GR 31338; (July, 1970) (Digest)
G.R. No. L-31338 July 31, 1970
Atlas Textile Development Corporation and Gregorio Lim, Vice-President and General Manager, petitioners-appellants, vs. Kapisanan Ng Mga Manggagawa Sa Atlas-PTGWO, respondent-appellee.
FACTS
The respondent union filed a case in the Court of Industrial Relations against the petitioner company and its general manager on two causes of action: underpayment of nightwork differential and non-payment of overtime pay during Sundays and legal holidays from December 1, 1964. The CIR absolved the company on the first cause but upheld the union on the second, ordering the computation of overtime pay. The petitioners appealed solely on the overtime pay issue. The company operates with several shifts within a 24-hour workday.
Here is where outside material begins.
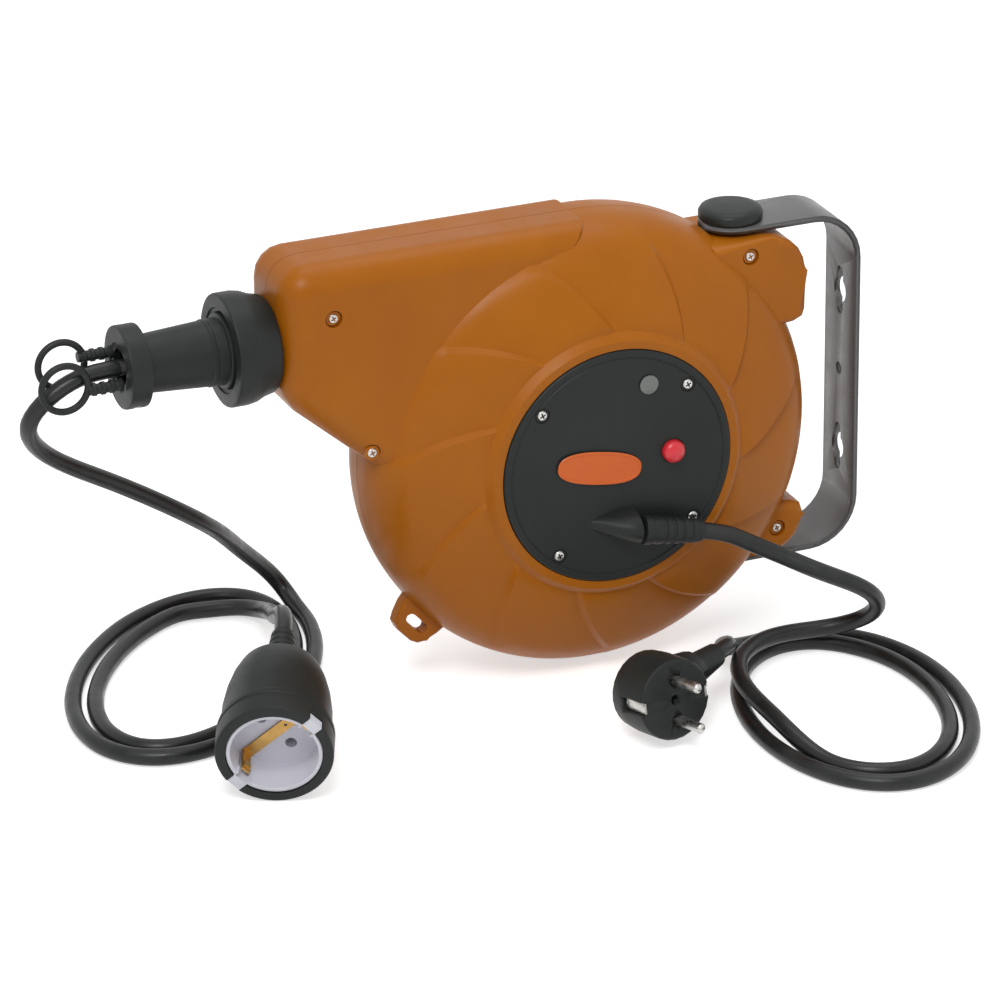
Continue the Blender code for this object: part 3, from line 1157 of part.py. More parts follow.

The first irregular shift works from 10:00 PM to 6:00 AM. When this shift starts at 10:00 PM on a Sunday or holiday and ends at 6:00 AM the next ordinary day, the company treats the entire period as regular work and pays the regular rate, not granting overtime for the two hours (10:00 PM to 12:00 midnight) falling on the Sunday/holiday. Conversely, when the shift starts at 10:00 PM on a Saturday or ordinary day and ends at 6:00 AM the next Sunday/holiday, the company grants overtime pay computed on the basis of eight hours (for work from 10:00 PM to 6:00 AM), which includes payment for the two hours (10:00 PM to 12:00 midnight) on the Saturday/ordinary day, even though it was not legally obligated to do so.
ISSUE
Whether the petitioner company has fully complied with the statutory mandate requiring employers to pay additional overtime remuneration for work rendered during Sundays and legal holidays, specifically concerning the two-hour work done by the first irregular shift from 10:00 PM to 12:00 midnight on a Sunday or legal holiday.
RULING
The Supreme Court set aside the order of the CIR and dismissed the union’s complaint. The Court held that while the two-hour work from 10:00 PM to 12:00 midnight on a Sunday or legal holiday would ordinarily warrant overtime pay under Section 4 of Commonwealth Act 444 (the Eight-Hour Labor Law), the members of that shift were, in practice, paid overtime for the two-hour work from 10:00 PM to 12:00 midnight on the preceding Saturday or ordinary workday, even though the company was under no legal obligation to do so. Consequently, the workers suffered no actual deprivation of income for the Sunday/holiday work. The Court found that the company had substantially complied with the law, as the workers were properly and fully compensated for their labor under the circumstances.